There are individual differences in how people are affected by violence. These include changes in identity, self-concept, attitudes toward others, empathy, meaning, and trauma responses such as fear, sleep difficulties, aggression, nightmares, alcohol use, and social withdrawal. Some of these responses can increase the likelihood that people will contribute to future violence, or be unable to help stop it as it begins to unfold.
Trauma is not madness. It can be understood. Many traumatized people function adequately in their daily lives.
Healing is a long, slow process.
It is important to share one’s trauma story.
People who have suffered traumatic losses must mourn those losses. Ceremonies, commemorations, community rituals, and testimonials that connect people to each other, to the past, and to the future can support this mourning and promote recovery.
Retraumatization is less likely with preparation for encountering reminders of traumatic experiences, support during those encounters, and discussion afterwards of what it was like to encounter reminders.
Neighbors can help neighbors heal by listening empathically, and demonstrating compassion and tolerance, respecting and not judging others’ experiences, creating ceremonies together, and inviting neighbors into daily activities.
Reconciliation behaviors
Research on the program in post-genocide Rwanda has shown it to be effective in increasing empathy for various groups including survivors, leaders, and perpetrators; increasing people’s willingness to speak their beliefs; heightening their awareness of trauma; and increasing their independence of authority. Those in an experimental group who listened to the radio drama tended more to engage in reconciliation behaviors, approaching people who harmed them or whom they had harmed. In contrast, people not exposed to the drama talked more about reconciliation without engaging in such action.

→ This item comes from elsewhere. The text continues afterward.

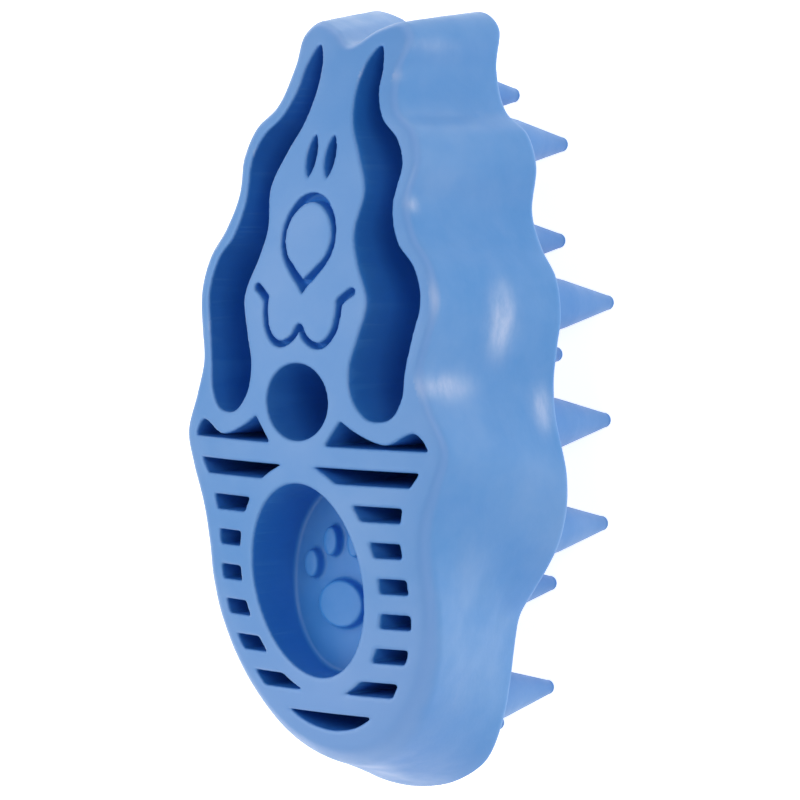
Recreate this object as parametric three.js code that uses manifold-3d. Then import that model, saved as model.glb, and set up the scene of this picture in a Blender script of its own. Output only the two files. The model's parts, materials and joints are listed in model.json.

Acknowledging the inevitable wounds that genocide inflicts on all parties
RICH in Musekeweya
Musekeweya includes elements of the RICH approach. It provides respect by collaborating with local stakeholders and partners to develop and translate the concepts into the culture, emphasizing a neighbor-to-neighbor approach to trauma recovery (suggesting that each person can help others, meaning that everyone has something to contribute and that professionals are not the only potential helpers), placing trauma in a broader context (not pathologizing those affected by violence, but acknowledging the inevitable wounds that genocide inflicts on all parties), and asserting the importance of justice. It provides information on the origins and prevention of group violence, its potential traumatic effects, paths to recovery, and essential elements of reconciliation. It supports connection by suggesting that neighbors can help neighbors heal, emphasizing the importance of acknowledging what happened and expressing its impact, and promoting active bystandership. It also encourages connection through its venue, radio, to which most people in the region listen in natural community groups. It suggests that meaning is an essential component of the recovery process, and orients people to reconciliation and the development of a peaceful future, which all contribute to hope.